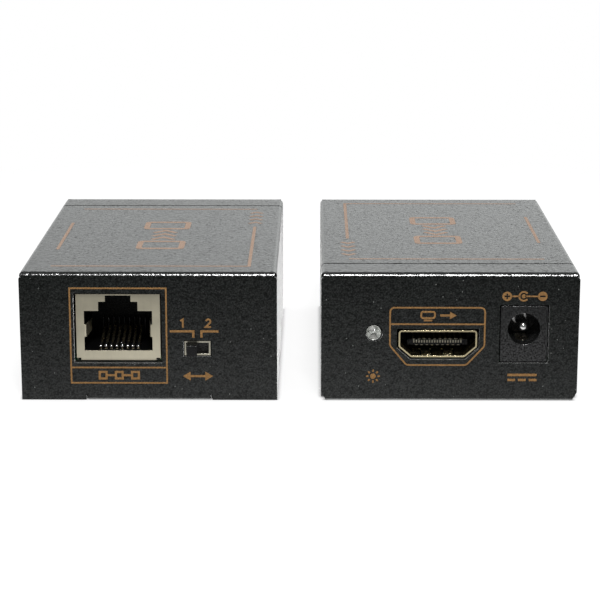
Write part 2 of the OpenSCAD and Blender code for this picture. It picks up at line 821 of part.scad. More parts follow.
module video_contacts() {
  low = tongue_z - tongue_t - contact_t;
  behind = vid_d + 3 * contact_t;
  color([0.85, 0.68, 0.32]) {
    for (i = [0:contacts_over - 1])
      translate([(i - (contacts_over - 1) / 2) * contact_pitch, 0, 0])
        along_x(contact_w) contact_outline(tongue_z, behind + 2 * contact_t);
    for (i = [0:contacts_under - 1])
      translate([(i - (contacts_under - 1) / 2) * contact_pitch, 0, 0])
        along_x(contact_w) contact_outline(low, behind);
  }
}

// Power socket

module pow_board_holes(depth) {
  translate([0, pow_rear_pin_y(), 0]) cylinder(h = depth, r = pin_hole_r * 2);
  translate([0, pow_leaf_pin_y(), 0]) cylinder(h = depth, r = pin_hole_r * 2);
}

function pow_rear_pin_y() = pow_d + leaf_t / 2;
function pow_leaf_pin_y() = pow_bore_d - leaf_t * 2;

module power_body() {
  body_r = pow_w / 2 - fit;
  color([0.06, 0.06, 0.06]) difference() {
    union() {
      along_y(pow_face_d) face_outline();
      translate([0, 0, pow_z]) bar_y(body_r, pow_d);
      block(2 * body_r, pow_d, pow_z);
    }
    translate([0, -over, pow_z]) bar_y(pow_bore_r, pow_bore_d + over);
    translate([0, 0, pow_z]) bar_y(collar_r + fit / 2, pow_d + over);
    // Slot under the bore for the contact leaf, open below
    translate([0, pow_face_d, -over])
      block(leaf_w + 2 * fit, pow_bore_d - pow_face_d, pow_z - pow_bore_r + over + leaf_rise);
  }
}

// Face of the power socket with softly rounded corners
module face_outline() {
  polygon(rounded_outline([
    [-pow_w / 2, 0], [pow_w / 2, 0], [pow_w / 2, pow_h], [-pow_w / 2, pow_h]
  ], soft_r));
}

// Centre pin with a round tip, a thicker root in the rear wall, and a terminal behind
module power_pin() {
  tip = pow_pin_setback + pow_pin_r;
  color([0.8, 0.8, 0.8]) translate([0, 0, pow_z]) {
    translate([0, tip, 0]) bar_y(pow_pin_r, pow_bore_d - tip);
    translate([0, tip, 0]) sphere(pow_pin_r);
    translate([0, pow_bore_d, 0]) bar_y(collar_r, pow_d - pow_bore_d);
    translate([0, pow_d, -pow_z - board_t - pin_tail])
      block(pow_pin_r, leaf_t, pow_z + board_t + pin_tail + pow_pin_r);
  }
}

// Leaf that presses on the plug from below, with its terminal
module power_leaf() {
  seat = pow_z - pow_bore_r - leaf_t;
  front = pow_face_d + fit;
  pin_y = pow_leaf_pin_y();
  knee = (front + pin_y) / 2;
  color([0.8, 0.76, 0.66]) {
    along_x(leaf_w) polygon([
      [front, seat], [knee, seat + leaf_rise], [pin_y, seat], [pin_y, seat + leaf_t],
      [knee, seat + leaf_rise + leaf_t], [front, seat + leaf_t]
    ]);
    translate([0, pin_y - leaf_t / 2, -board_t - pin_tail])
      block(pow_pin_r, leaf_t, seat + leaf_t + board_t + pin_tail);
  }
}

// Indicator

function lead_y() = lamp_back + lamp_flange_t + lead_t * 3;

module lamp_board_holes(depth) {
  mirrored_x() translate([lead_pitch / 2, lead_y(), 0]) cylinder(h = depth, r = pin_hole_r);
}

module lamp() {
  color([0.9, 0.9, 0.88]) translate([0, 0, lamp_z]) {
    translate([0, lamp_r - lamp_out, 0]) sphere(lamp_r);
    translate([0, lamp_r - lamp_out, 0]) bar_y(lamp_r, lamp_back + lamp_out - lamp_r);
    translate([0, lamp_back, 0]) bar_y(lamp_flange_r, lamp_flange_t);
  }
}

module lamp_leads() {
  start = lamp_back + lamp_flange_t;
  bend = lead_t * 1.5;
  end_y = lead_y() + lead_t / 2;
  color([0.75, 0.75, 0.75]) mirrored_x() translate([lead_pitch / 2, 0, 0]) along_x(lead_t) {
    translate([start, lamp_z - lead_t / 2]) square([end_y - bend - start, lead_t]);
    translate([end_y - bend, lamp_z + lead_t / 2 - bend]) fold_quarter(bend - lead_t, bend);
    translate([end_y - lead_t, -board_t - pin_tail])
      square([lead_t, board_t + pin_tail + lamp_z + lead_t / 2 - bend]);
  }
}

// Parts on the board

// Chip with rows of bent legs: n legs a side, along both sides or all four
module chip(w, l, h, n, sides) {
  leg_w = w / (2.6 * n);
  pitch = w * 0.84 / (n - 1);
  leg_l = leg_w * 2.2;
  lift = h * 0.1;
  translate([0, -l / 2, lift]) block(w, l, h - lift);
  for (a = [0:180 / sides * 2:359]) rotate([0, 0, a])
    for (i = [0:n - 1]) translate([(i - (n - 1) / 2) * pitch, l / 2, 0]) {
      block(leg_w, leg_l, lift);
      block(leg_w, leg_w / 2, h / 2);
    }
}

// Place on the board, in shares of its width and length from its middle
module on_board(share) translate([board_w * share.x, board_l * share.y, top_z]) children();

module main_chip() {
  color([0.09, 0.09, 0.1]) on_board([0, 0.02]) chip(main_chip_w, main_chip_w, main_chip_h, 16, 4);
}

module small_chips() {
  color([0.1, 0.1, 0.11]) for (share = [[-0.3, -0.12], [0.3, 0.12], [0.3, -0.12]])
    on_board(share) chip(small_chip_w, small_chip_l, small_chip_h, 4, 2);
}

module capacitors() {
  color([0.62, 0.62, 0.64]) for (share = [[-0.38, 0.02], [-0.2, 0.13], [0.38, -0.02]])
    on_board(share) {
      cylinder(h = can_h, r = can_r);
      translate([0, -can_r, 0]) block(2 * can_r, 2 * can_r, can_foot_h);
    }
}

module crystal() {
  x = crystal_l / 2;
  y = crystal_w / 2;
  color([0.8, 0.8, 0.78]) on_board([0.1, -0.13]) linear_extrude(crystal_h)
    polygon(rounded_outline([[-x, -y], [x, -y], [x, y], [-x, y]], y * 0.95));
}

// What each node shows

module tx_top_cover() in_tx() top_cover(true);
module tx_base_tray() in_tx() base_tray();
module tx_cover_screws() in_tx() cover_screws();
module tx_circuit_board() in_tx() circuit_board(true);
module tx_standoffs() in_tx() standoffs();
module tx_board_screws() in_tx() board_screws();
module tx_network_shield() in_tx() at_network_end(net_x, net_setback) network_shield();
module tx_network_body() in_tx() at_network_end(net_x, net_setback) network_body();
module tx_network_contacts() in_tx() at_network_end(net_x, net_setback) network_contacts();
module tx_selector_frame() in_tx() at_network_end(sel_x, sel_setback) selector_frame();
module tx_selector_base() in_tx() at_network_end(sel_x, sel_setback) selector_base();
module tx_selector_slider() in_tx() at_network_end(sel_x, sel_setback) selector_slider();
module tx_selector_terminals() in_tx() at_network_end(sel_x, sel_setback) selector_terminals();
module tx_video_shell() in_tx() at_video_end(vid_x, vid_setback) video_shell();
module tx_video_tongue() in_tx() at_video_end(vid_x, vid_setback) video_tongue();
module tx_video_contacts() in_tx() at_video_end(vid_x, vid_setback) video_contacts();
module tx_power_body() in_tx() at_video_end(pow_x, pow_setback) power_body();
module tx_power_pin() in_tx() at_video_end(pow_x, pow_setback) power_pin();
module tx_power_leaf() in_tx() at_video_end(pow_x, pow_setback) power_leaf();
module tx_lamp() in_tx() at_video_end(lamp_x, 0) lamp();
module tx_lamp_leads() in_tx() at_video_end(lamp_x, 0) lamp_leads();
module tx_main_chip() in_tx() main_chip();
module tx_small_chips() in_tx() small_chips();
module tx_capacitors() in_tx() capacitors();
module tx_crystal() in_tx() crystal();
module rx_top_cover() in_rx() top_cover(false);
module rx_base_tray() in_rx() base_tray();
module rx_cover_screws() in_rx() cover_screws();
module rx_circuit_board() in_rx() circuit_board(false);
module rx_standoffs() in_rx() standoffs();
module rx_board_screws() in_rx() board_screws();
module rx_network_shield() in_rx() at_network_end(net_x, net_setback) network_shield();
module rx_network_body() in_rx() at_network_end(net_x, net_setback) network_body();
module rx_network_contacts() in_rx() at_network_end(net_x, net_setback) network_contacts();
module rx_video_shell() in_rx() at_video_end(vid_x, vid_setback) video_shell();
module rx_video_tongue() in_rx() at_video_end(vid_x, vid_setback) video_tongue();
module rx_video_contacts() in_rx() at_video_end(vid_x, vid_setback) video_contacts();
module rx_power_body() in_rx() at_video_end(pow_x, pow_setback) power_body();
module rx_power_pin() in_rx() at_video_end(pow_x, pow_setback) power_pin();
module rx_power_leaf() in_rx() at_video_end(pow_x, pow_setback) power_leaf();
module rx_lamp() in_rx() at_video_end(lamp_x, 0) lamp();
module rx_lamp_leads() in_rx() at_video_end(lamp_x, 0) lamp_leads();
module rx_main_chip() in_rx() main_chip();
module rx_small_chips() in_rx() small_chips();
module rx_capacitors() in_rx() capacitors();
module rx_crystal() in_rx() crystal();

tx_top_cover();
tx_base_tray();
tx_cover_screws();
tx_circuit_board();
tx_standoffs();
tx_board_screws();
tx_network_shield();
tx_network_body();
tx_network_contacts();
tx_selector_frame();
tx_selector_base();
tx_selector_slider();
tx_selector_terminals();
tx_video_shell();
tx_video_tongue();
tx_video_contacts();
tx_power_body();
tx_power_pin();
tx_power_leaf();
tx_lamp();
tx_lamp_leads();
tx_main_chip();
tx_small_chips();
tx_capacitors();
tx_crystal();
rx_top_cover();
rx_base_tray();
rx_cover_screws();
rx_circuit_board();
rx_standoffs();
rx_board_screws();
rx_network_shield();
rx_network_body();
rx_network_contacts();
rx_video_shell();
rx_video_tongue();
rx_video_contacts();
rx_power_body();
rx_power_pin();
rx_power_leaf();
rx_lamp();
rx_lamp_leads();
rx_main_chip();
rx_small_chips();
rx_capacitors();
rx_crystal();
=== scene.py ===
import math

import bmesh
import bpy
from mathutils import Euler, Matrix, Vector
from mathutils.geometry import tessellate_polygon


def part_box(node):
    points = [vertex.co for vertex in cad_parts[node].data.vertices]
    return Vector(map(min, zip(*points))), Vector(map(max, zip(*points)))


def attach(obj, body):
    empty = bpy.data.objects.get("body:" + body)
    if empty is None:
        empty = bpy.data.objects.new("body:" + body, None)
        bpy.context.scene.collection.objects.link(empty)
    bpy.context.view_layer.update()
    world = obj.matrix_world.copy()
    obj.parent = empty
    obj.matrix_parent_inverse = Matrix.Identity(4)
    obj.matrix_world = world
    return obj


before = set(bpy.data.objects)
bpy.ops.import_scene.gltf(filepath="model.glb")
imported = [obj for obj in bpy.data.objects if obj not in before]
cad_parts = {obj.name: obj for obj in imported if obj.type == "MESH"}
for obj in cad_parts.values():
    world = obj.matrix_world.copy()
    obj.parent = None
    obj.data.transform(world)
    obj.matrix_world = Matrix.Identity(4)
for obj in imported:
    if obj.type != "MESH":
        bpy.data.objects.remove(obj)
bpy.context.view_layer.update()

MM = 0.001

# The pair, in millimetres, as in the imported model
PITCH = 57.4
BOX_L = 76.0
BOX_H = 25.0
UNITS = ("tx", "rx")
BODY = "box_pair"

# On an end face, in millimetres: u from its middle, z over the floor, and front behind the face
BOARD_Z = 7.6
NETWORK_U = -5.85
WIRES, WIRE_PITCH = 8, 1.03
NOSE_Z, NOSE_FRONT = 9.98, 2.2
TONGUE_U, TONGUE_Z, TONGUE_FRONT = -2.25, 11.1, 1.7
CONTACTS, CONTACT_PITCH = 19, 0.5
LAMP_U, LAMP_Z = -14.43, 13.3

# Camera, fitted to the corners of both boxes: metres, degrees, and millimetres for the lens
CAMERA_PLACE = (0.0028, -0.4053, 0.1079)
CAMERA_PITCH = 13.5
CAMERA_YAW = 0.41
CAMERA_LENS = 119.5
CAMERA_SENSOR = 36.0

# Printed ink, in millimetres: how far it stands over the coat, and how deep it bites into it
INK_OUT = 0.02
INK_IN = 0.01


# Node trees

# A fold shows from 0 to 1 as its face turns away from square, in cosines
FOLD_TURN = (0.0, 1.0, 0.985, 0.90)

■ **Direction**
Where a line of the data holds "return", show that line.

■ **Solution for this exercise**
    return Vector(map(min, zip(*points))), Vector(map(max, zip(*points)))
    return obj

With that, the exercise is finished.